Giovanna s’entiche d’abord d’une tante, brouillée avec ses parents depuis bien avant sa naissance, une sorte d’Anna Magnani libre et blessée, en couple avec la femme de son amant défunt, dotée du franc-parler propre aux êtres abîmés par la colère. Cette fée maléfique lui transmet le plus dangereux des pouvoirs, celui de l’intransigeance envers soi, capable de vous ronger jusqu’à vous faire disparaître, mais aussi propice à l’éveil absolu.

“Une ambiance de cimetières, de torrents et de chiens féroces…”

Elena Ferrante parle depuis le point de bascule entre les deux, debout sur la ligne de frontière, en poste d’observation.
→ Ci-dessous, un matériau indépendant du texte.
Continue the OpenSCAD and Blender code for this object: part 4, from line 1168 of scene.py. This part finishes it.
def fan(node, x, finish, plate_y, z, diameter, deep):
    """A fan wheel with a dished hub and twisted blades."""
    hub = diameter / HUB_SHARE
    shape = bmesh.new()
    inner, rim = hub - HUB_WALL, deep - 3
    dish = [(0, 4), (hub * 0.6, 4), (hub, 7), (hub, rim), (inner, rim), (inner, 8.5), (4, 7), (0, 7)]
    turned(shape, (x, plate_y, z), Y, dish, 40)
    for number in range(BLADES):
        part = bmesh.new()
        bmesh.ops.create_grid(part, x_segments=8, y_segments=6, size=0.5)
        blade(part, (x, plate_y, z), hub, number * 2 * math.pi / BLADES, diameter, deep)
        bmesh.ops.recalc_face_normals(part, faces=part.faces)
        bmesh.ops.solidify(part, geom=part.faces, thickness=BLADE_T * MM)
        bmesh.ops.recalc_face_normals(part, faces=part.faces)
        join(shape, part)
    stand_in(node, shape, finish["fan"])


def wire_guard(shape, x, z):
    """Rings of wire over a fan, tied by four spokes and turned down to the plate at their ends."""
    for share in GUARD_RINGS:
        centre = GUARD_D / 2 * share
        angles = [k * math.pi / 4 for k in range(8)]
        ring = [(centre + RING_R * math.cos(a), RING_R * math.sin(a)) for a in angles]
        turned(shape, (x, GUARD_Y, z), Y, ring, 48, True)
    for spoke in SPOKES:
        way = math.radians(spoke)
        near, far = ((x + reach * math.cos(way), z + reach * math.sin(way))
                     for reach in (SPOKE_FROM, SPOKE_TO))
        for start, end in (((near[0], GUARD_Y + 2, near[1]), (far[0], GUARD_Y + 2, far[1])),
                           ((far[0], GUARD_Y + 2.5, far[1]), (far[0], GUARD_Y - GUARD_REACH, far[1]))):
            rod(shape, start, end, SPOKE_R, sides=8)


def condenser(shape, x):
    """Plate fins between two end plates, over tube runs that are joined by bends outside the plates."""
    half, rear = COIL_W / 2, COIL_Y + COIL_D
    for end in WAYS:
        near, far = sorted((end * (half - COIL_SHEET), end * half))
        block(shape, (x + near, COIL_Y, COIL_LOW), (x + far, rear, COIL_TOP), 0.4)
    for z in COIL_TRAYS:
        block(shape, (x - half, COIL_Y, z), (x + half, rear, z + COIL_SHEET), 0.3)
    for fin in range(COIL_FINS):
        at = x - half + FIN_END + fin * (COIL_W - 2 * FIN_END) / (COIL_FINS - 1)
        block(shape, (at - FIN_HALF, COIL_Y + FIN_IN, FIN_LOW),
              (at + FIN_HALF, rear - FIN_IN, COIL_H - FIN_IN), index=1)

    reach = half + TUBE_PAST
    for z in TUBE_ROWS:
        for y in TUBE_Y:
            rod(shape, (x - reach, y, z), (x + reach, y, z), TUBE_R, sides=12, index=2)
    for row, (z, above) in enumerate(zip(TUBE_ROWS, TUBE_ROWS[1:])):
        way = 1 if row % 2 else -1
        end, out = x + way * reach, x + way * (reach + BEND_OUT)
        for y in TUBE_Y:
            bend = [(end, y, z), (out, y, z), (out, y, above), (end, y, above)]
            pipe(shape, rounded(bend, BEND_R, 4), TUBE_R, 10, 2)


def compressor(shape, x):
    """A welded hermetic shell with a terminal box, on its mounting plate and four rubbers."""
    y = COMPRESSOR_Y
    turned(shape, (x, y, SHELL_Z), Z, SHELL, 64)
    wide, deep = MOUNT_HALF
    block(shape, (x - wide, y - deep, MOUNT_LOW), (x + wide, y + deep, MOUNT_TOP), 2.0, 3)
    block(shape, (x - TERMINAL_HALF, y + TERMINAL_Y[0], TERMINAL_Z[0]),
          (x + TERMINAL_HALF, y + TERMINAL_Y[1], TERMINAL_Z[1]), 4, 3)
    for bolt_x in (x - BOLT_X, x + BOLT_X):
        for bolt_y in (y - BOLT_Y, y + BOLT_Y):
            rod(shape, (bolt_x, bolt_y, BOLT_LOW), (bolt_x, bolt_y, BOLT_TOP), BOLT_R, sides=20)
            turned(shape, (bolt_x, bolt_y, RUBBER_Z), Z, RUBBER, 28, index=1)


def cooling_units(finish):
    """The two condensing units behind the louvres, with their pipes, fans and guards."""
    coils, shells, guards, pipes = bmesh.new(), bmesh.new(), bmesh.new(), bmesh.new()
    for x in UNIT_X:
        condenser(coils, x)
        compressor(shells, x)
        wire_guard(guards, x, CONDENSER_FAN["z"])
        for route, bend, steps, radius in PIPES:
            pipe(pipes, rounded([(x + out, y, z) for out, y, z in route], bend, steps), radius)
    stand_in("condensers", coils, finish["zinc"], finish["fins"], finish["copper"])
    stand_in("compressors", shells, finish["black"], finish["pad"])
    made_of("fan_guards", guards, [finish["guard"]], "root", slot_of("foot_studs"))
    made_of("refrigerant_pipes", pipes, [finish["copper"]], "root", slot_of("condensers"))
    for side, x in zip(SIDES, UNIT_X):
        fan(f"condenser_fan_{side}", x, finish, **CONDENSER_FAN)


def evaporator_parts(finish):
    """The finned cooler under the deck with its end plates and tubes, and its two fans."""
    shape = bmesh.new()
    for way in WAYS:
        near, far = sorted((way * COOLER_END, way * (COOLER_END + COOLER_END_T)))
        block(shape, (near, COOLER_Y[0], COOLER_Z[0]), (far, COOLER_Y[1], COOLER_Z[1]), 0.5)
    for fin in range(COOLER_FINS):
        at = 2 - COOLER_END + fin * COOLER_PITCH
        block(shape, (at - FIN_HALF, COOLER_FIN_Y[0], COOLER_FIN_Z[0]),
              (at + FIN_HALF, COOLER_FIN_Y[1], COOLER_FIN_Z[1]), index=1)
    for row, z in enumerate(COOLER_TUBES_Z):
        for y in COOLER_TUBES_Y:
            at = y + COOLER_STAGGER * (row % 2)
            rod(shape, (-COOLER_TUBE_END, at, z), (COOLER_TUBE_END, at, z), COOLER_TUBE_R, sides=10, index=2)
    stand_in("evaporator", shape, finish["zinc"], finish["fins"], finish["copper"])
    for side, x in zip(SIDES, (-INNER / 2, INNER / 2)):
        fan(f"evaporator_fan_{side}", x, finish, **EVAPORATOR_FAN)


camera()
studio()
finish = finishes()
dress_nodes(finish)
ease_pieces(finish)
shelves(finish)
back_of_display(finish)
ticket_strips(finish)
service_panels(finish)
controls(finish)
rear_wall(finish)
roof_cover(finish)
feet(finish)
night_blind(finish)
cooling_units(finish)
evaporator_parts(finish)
Elle a trouvé la place juste, dans l’œil du cyclone, au milieu du tourbillon des apparences et de la réalité, du bien et du mal, pour absorber l’énergie ambiante sans vaciller, et la redistribuer avec une grande intelligence. Tel est le secret de son écriture, précise, mordante, centrifuge, assez assurée pour faire des embardées dans l’imaginaire le plus halluciné, comme Giovanna, qui, pour épater ses amies, réinvente la vie de sa tante, « dans une ambiance de cimetières, de torrents et de chiens féroces, de flammes de raffineries et de squelettes de bâtiments abandonnés ».
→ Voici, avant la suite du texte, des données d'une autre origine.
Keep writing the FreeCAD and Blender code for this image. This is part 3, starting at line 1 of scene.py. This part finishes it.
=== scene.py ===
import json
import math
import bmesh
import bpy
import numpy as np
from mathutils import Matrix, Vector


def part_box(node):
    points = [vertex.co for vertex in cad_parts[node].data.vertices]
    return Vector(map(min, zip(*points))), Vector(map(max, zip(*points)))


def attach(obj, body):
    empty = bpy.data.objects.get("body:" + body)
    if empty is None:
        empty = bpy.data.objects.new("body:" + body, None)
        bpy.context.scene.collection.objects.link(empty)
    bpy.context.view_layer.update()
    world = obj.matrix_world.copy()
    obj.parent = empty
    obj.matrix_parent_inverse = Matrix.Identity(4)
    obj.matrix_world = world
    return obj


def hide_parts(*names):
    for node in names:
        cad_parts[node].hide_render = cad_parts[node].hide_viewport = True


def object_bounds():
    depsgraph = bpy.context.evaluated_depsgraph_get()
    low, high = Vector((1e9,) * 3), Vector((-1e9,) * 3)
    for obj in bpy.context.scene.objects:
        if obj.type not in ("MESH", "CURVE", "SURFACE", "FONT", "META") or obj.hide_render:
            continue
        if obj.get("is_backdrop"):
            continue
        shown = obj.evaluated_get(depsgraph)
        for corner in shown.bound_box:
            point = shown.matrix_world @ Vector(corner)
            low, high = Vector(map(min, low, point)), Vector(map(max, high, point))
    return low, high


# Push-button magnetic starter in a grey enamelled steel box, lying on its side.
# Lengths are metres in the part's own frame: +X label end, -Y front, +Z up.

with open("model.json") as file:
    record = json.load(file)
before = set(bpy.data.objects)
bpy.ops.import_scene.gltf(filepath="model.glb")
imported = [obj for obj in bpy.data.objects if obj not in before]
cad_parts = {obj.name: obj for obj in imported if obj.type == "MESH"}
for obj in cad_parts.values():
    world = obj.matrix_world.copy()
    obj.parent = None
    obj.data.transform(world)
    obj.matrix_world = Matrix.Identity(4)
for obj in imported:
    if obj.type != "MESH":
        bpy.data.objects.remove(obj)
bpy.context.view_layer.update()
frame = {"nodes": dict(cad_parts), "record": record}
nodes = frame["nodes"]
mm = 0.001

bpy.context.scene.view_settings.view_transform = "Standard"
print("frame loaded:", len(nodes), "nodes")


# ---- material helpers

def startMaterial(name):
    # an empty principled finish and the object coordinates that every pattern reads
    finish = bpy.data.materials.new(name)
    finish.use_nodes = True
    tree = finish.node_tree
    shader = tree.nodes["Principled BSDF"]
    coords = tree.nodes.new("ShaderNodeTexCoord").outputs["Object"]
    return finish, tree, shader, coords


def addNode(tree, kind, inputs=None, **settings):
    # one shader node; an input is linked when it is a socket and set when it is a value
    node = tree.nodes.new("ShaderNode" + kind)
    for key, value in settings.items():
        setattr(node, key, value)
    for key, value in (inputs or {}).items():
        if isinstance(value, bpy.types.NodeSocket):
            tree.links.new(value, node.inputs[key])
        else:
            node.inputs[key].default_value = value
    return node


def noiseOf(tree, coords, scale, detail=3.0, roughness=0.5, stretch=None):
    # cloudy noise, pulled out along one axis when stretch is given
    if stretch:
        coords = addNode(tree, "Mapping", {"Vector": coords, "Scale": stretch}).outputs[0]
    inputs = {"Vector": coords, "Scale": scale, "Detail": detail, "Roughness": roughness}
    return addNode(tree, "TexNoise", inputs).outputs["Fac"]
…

Quand se déroule l’histoire ? Rares sont les indices qui le révèlent, mais l’ambiance fin de règne du XXe siècle est palpable. Pas de téléphone portable ni d’Internet, des femmes en tailleur et collier de perlouses, des adolescentes en tee-shirt échancré. La libération des mœurs a visiblement tenté d’avoir lieu, dans les années 1970, mais une quinzaine d’années plus tard, le naturel pincé est revenu au galop, avec son cortège d’hypocrisies et de cachotteries. La cruauté le dispute à la vulnérabilité, le patriarcat tire ses dernières cartouches, la peau dure des conventions se ramollit, les coups font tous mal. Sur ce terrain miné, une jeune fille fleurit, décidée à interroger en priorité son consentement. Face aux sollicitations des hommes, des amies, de la famille, de l’école, elle apprend à soulever au fond d’elle « la pierre sous laquelle est cachée une vie élémentaire ». La seule vie qui vaille, celle qui nourrit les romans palpitants.